On 2009-11-21 Jerry wrote:
> I know that this has nothing directly to do with Postfix; however, I
> figured the fastest way to get a serviceable answer would be here.
> 
> I maintain a few Yahoo groups. I just received a bulletin from Yahoo
> regarding the updating of their 'Groups'.
> 
> <quote>
> 
> Also in this release is a fix for group moderators who were having
> issues approving pending messages via email. Moderators affected by
> this issue were using email clients that (in violation of internet
> standards) do not honor case in reply to addresses, meaning that they
> would turn upper case letters into lowercase.  Since the codes that
> enable email moderation to work relied on the reply address being the
> exact sequence of characters we were expecting, email moderation
> commands did not work for these users.  But we have now updated our
> code in a way that will enable email moderation to work for even these
> email clients, which should allow moderators to approve pending
> messages and members via email once again.
> 
> </quote>
> 
> I was, perhaps incorrectly, of the opinion that case was not relevant
> in e-mail addresses.

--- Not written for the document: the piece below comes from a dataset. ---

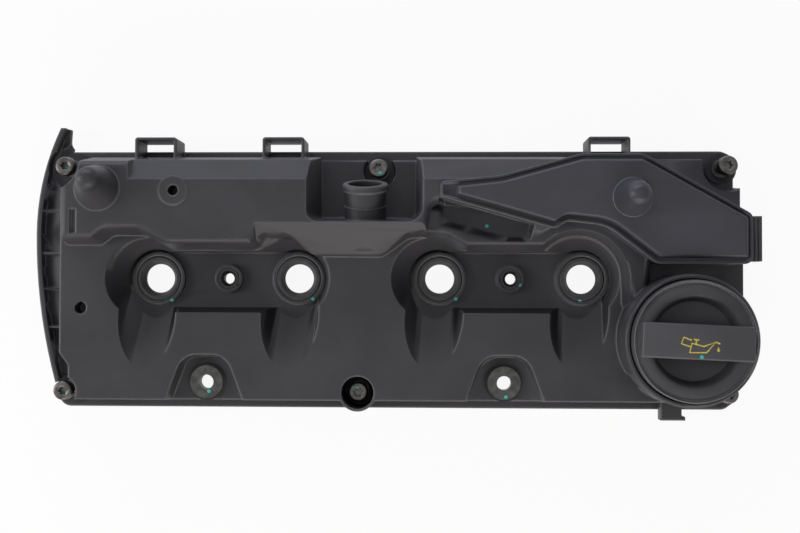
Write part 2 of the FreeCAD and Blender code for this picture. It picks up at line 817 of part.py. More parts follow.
def separator_baffle():
    """Tray under the ceiling of the chamber, where oil drops out of the breather gas."""
    right = baffle_left + baffle_length
    back = baffle_front + baffle_width
    middle = baffle_front + baffle_width / 2
    low = chamber_top - wall - baffle_depth
    high = chamber_top - wall
    solid = box(baffle_left, baffle_front, low, right, back, high)
    inside = box(
        baffle_left + baffle_wall, baffle_front + baffle_wall, low + baffle_wall,
        right - baffle_wall, back - baffle_wall, high + 1)
    solid = solid.cut(inside)
    pitch = baffle_length / (baffle_plates + 1)
    for i in range(baffle_plates):
        x = baffle_left + (i + 1) * pitch - baffle_wall / 2
        y = baffle_front if i % 2 else baffle_front + baffle_opening
        plate = box(x, y, low, x + baffle_wall, y + baffle_width - baffle_opening, high - 1.0)
        solid = solid.fuse(plate)
    drain = cylinder(baffle_drain, low - 1, low + 4, right - pitch / 2, middle)
    outlet = box(right - 2 * baffle_wall, middle - 3.0, high - 9.0, right + 1, middle + 3.0, high + 1)
    return solid.cut([drain, outlet])


def oil_cap():
    """Filler cap: dished top, grip bar, and a hollow plug with two locking lugs."""
    seat = collar_seat + cap_seal_height
    rim = cap_radius - 1.2
    shell = turned([
        (0.0, seat + 4.0), (cap_pocket_radius - 1.2, seat + 4.0), (cap_pocket_radius, cap_rim_top - 2.2),
        (rim - 1.6, cap_rim_top - 0.4), (rim - 0.4, cap_rim_top), (rim + 0.6, cap_rim_top - 0.4),
        (cap_radius, cap_rim_top - 2.0), (cap_radius, seat), (neck_bore - running_gap, seat),
        (neck_bore - running_gap, plug_bottom), (neck_bore - 3.4, plug_bottom),
        (neck_bore - 3.4, seat + 1.4), (0.0, seat + 1.4),
    ])
    half_length = grip_length / 2
    half_width = grip_width / 2
    bar_corners = [
        (-half_length, -half_width, 1.5), (half_length, -half_width, 1.5),
        (half_length, half_width, 1.5), (-half_length, half_width, 1.5),
    ]
    bar = crowned(bar_corners, seat + 3.0, grip_top, 1.0, 0.0, 1.2)
    bar = bar.common(cylinder(cap_radius - 1.4, seat, grip_top + 1))
    lugs = lug_ring(plug_bottom, plug_bottom + lug_height, lug_reach, lug_angle)
    core = cylinder(neck_bore - 2.0, plug_bottom - 1, plug_bottom + lug_height + 1)
    cap = shell.multiFuse([bar, lugs.cut(core)])
    cap.rotate(point(0, 0), point(0, 0, 1), cap_rest_angle)
    return cap.translated(point(filler_x, filler_y))


def cap_seal():
    inner = neck_bore + 4.6
    return turned([
        (inner, collar_seat), (inner + 4.0, collar_seat),
        (inner + 4.0, collar_seat + cap_seal_height), (inner, collar_seat + cap_seal_height),
    ], filler_x, filler_y)


def injector_seal(x):
    """Lipped rubber seal that grips the injector body."""
    low = injector_seal_seat
    outer = injector_seal_radius - press_gap
    top = pit_floor + boss_rise + 0.4
    return turned([
        (outer, low), (outer, top - 0.8), (outer - 0.8, top), (11.4, top),
        (injector_hole_radius, low + 4.0), (injector_hole_radius, low + 3.0), (11.8, low + 3.0),
        (11.8, low),
    ], x, 0)


def clamp_seal(x):
    """Small rubber seal round the bolt that clamps two injectors."""
    low = clamp_seal_seat
    outer = clamp_seal_radius - press_gap
    top = pit_floor + boss_rise + 0.3
    return turned([
        (outer, low), (outer, top), (5.0, top), (clamp_hole_radius, top - 2.4),
        (clamp_hole_radius, low),
    ], x, 0)


def cover_bolt(place):
    """Captive flange bolt, lifted in its sleeve as it is when the cover lies on a bench."""
    head = sleeve_seat + bolt_lift
    top = head + bolt_head_height
    return turned([
        (0.0, bolt_tip_gap), (bolt_radius - 0.7, bolt_tip_gap), (bolt_radius, bolt_tip_gap + 0.7),
        (bolt_radius, head), (bolt_head_radius, head), (bolt_head_radius, top - 1.0),
        (bolt_head_radius - 1.0, top), (bolt_socket_radius, top), (bolt_socket_radius, top - 3.2),
        (0.0, top - 3.2),
    ], *place)


def sleeve(place, seat, bore, washer_radius, low):
    """Steel sleeve with a rolled washer face, which limits how far the rubber is squeezed."""
    outer = bore + sleeve_wall
    under = seat + grommet_flange
    return turned([
        (bore, low), (outer, low), (outer, under), (washer_radius, under),
        (washer_radius, under + sleeve_washer), (bore, under + sleeve_washer),
    ], *place)


def grommet(place, seat, panel, bore, neck_radius, flange_radius, foot_radius):
    """Rubber bush gripped by the panel, which keeps engine noise out of the cover."""
    inner = bore + sleeve_wall + press_gap
    return turned([
        (inner, seat - panel - grommet_foot), (foot_radius, seat - panel - grommet_foot),
        (foot_radius, seat - panel), (neck_radius, seat - panel), (neck_radius, seat),
        (flange_radius, seat), (flange_radius, seat + grommet_flange), (inner, seat + grommet_flange),
    ], *place)


def build():
    """Every node by name."""
    nodes = {
        "cover_body": cover_body(),
        "rail_gasket": rail_gasket(),
        "separator_lid": separator_lid(),
        "separator_baffle": separator_baffle(),
        "oil_cap": oil_cap(),
        "oil_cap_seal": cap_seal(),
    }
    for i, x in enumerate(injector_x):
        nodes[f"injector_seal_{i + 1}"] = injector_seal(x)
    for i, x in enumerate(clamp_x):
        nodes[f"clamp_seal_{i + 1}"] = clamp_seal(x)
    names = ("front_left", "front_right", "back_left", "back_right", "front_middle", "back_middle")
    shank_bore = bolt_radius + shank_gap
    for name, place in zip(names, all_bolts()):
        nodes[f"cover_bolt_{name}"] = cover_bolt(place)
        nodes[f"bolt_sleeve_{name}"] = sleeve(place, flange_top, shank_bore, sleeve_washer_radius, sleeve_bottom)
        nodes[f"bolt_grommet_{name}"] = grommet(
            place, flange_top, ear_panel, shank_bore, grommet_neck_radius, grommet_flange_radius,
            grommet_foot_radius)
    for name, x in zip(("left", "right"), sleeve_hole_x):
        place = (x, sleeve_hole_y)
        low = sleeve_recess_floor - wall - grommet_foot
        nodes[f"open_sleeve_{name}"] = sleeve(
            place, sleeve_recess_floor, free_sleeve_bore, free_washer_radius, low)
        nodes[f"open_grommet_{name}"] = grommet(
            place, sleeve_recess_floor, wall, free_sleeve_bore, free_neck_radius, free_flange_radius,
            free_foot_radius)
    return nodes


nodes = build()
extent = nodes["cover_body"].optimalBoundingBox(False, False)
for name, shape in nodes.items():
    placed = shape.translated(point(-extent.Center.x, -extent.Center.y))
    placed.exportStep(f"parts/{name}.step")
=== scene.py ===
# %% [markdown]
# # A moulded engine valve cover
# The real cover is one large black plastic moulding with a welded lid, an oil filler cap, rubber seals
# and captive bolts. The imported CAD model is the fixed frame, in metres, with Z up and the sealing plane
# at zero. It is loaded first.

# %% Load the frame
import bpy
import math
from mathutils import Euler, Matrix, Vector


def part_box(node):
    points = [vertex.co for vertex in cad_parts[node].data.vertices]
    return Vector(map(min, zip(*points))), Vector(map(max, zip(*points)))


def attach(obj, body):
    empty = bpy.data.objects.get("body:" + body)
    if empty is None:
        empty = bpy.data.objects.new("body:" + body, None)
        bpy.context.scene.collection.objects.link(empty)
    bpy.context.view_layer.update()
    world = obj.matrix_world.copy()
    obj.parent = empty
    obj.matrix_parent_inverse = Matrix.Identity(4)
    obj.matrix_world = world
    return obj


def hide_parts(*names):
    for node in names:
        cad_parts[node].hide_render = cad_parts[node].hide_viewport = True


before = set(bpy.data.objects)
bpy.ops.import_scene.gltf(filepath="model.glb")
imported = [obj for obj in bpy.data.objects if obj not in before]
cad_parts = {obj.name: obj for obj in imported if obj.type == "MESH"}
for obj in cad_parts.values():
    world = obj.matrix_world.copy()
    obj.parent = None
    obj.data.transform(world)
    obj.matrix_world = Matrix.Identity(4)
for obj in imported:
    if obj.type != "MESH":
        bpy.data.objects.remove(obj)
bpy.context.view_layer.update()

mm = 0.001

# %% [markdown]
# ## Finding the injector row
# Places on this cover are easiest to give from the middle of the injector row, as a maker's drawing
# does. The frame's own origin is the middle of the whole box, so the row is found from the first and
# last seal, and one small function turns a drawing place into a frame place.

# %% Places from the injector row
def middle(node):
    low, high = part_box(node)
    return (Vector(low) + Vector(high)) / 2


row_middle = (middle("injector_seal_1") + middle("injector_seal_4")) / 2


def place(x, y, z=0.0):
    return Vector((row_middle.x + x * mm, row_middle.y + y * mm, z * mm))


print("row middle:", [round(v, 5) for v in row_middle])

# %% [markdown]
# ## The camera
# The photograph was taken from straight above, from about seven tenths of a metre. A lens of 50 mm on a
# sensor of 36 mm and a tilt of a degree or two give the same outline. Depth of field stays off.

# %% Camera
camera_place = place(41.754, -8.140, 714.155)
camera_turn = Euler((0.0229399, 0.0324200, 0.0028036))
picture_width, picture_height = 800, 533

camera_data = bpy.data.cameras.new("camera")
camera_data.lens = 50
camera_data.sensor_width = 36
camera = bpy.data.objects.new("camera", camera_data)
camera.location = camera_place
camera.rotation_euler = camera_turn
bpy.context.scene.collection.objects.link(camera)
bpy.context.scene.camera = camera
pixels_per_lens = picture_width * camera_data.lens / camera_data.sensor_width
bpy.context.view_layer.update()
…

I thought that there was an RFC that mentioned
> this; although I cannot find one that specifically mentions case
> folding on the reply to address.
> 
> Is Yahoo's claim correct or are they simply trying to cover up for a
> problem on their end?

Quoting from chapter 2.4 of RFC 2821:

| Verbs and argument values (e.g., "TO:" or "to:" in the RCPT command
| and extension name keywords) are not case sensitive, with the sole
| exception in this specification of a mailbox local-part (SMTP
| Extensions may explicitly specify case-sensitive elements).  That is,
| a command verb, an argument value other than a mailbox local-part, and
| free form text MAY be encoded in upper case, lower case, or any
| mixture of upper and lower case with no impact on its meaning.  This
| is NOT true of a mailbox local-part.  The local-part of a mailbox MUST
| BE treated as case sensitive.
<http://www.ietf.org/rfc/rfc2821.txt>

Regards
Ansgar Wiechers
-- 
"Abstractions save us time working, but they don't save us time learning."